GPS actually has a fairly long history of failure. The company hasn’t posted an increase in same store sales since 1Q04. GPS insiders are dumping their stakes as fast as they can. All told they’ve dropped more $30 million worth of GPS stock in the last six months alone.

Like the drop in same-store sales, this is nothing new: corporate insiders have sold off nearly 5% of the company’s shares outstanding in the last two years. This is an extremely bearish amount of selling. Clearly, the company’s insiders don’t expect a rebound or rosy future for GPS.
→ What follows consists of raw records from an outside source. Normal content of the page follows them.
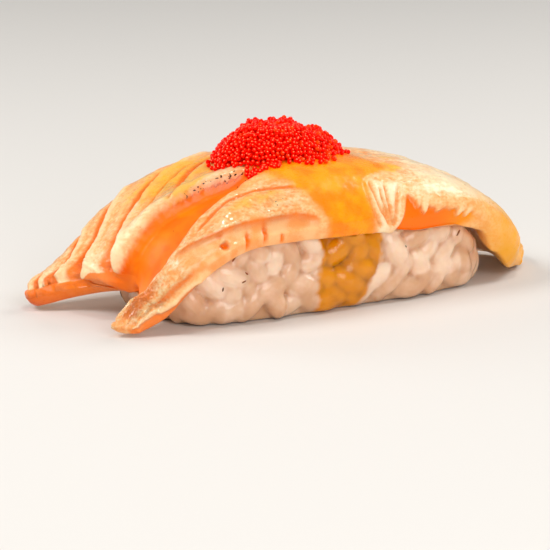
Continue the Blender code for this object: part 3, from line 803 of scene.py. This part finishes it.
def lookFields(along, across, up, deep, behind, share):  # colour masks that have no relief of their own
    top = smooth(0.4, 0.9, up)
    left, backTail = smooth(0.24, 0.06, along), smooth(-0.2, 0.0, across)
    char = 1.2 * bell(behind - 0.25, 0.35) * between(along, 0.255, 0.275, 0.35, 0.385)
    char = char + 0.8 * bell(behind - 0.4, 0.35) * between(along, 0.14, 0.155, 0.19, 0.205)
    char = char + ovals(along, across, stainsAndHighlight["char"])
    char = char + 0.7 * bell(along - 0.345, 0.02) * bell(share - 0.45, 0.3)
    char = char + 0.16 * smooth(0.30, 0.34, along) * smooth(0.98, 0.6, np.abs(across))
    pale = between(along, 0.53, 0.70, 0.84, 1.08) * smooth(-1.02, -0.9, across)
    pale = pale * (1.0 - 0.65 * smooth(0.35, 0.85, across))
    # the oval from the list is a painted highlight; the rest is paler flesh
    pale = pale + ovals(along, across, stainsAndHighlight["pale"]) + 0.5 * left * backTail
    paleEnd = smooth(0.80, 0.98, along) * smooth(-0.35, -0.9, across)
    curd = smooth(-0.55, -0.70, across) * smooth(0.46, 0.38, along) + 0.35 * smooth(0.5, 0.6, along)
    curd = curd + 0.8 * between(along, 0.20, 0.27, 0.42, 0.50) * smooth(0.7, 0.3, np.abs(across))
    curd = curd + 0.5 * backTail * smooth(0.36, 0.25, along)
    tip = along + 0.05 * noise(along * 30, across * 5, 97, 2)
    rawTop = np.interp(across, *edge["rawTop"]) + 0.004 * noise(across * 9, along * 0, 57)
    end = smooth(rawTop, rawTop - 0.010, along) * smooth(-0.42, -0.20, across)
    return {
        "yellow": np.clip(ovals(along, across, stainsAndHighlight["yellow"]) * top, 0, 1),
        "bank": bell(behind + 0.1, 0.55) * between(along, 0.14, 0.22, 0.37, 0.42) * top,
        "char": np.clip(char * top, 0, 1),
        "pale": np.clip(pale * top * (1 - paleEnd), 0, 1),
        "curd": np.clip(curd * top, 0, 1),
        "low": smooth(0.70, 0.86, along) * smooth(-0.30, -0.85, across) + 0.6 * smooth(0.76, 1.05, tip),
        "pit": smooth(0.03, np.where(share < 0.5, 0.42, 0.20), deep) * smooth(1.02, 0.98, share) * (up > 0.5),
        "end": end * (rawTop > 0.002) * (up > 0.1),
        "along": along,
        "across": across,
        "up": up,
    }


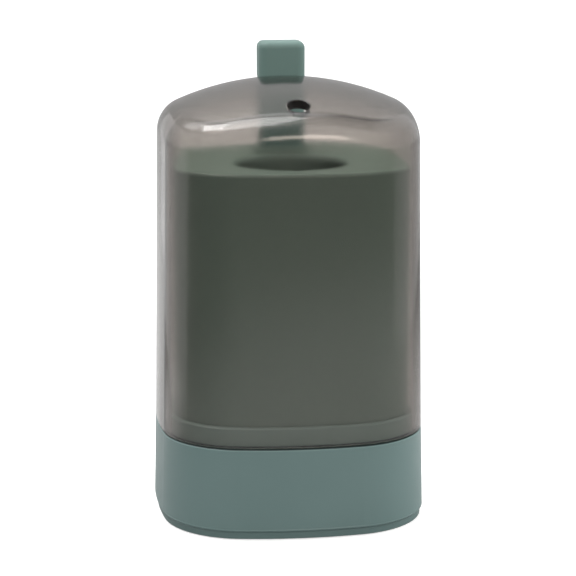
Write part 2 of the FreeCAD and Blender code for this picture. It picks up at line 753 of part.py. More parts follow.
pocket(lifter, seat, size("lifter_pin_seat") + size("overrun"))

needle = new_body("lifter_pin")
needle_foot = lifter_top - size("lifter_pin_seat")
needle_end = sketch_on(needle, "end", level=needle_foot)
draw_circle(needle_end, 0, pick_y, size("lifter_pin_radius"))
needle_top = floor_low - size("lifter_pin_below_floor")
pad(needle, needle_end, needle_top - needle_foot)
round_edges(needle, "Chamfer", size("lifter_pin_radius") / 4, at_level(needle_top))

# Push column: hollow square column in its sleeve, with a stop flange under the deck
column = new_body("push_column")
column_width = size("button_width") - size("column_inset") * 2
column_depth = size("button_depth") - size("column_inset") * 2
column_corner = size("button_corner") - size("column_inset")
stop_under = column_foot + size("column_nub_height")
nubs = sketch_on(column, "nubs", level=column_foot)
nub_half = size("column_nub_half")
draw_rounded_box(nubs, button_y, size("rocker_fork_width"), nub_half * 2, nub_half / 4)
pad(column, nubs, size("column_nub_height") + size("column_wall"))
shaft = sketch_on(column, "shaft", level=stop_under)
draw_rounded_box(shaft, button_y, column_width, column_depth, column_corner)
pad(column, shaft, rim_height - stop_under)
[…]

Which is why it’s striking to see GPS shares trading only 28% off their 3-year high.

click to enlarge

Let’s be blunt here. The US is currently in the worst recession going back at least 30 years, possibly bordering on a full-blown depression. Moreover, the world economy is entering its first contraction since 1945. And yet, GPS, a mid-line clothing retailer, is only 28% off its bull market high. Even more strangely, GPS, and retail in general have actually outperformed the market dramatically in the last three months… during a time in which the underlying fundamentals have completely fallen off a cliff.

This has the making of a major short sale: unfounded bullishness from investors with worsening fundamentals and insiders selling the farm.

When the next round of the financial crisis hits, GPS should retest is March ’09 lows. So cover your shorts if GPS falls below $10 a share.